Hay una canción del gran Leonard Cohen que es bálsamo para grietas de incertidumbre, Anthem, un auténtico himno para aprender a amar los espacios de vacío que se abren en la vida. There is a crack in everything, that’s how the light gets in (Hay una grieta en todo, así es como entra la luz): pedimos señales que nos devuelvan la coherencia con la realidad, y no sabemos descifrarlas cuando estamos ante ellas; levantamos la voz, aprendemos a pronunciar palabras para el cuidado de lo más preciado que tenemos, pero nos olvidamos de pensar por nosotros mismos. Acoger la grieta, dejar que pase la luz a través de ella, es un camino sin retorno, es superar el miedo a poner luz en esa oscuridad que nos hizo creer que ya nada tiene color.

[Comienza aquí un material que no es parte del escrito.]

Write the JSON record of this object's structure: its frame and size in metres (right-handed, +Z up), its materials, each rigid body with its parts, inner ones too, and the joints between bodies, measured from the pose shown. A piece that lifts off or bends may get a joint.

Esa es la clave del nuestro temor a las grietas, la luz que dejan pasar, el fin de una oscuridad a la que nos habíamos acostumbrado, la capacidad de ver con claridad la necesidad de un compromiso. No es fobia al hundimiento, sino a la luz. Platón ya lo advirtió, Podemos perdonar fácilmente a un niño que teme a la oscuridad; pero la verdadera tragedia de la vida es cuando los adultos temen a la luz. Es una angustia que nos paraliza, una grieta infinita que transforma los espacios interiores, que deja entrar la luz, es la belleza del día aumentando nuestros miedos y la opción por la noche como recurso de sentido. Porque la claridad de las decisiones, de las relaciones, de la luz, de los espacios compartidos a la intemperie del día, nos sigue asustando.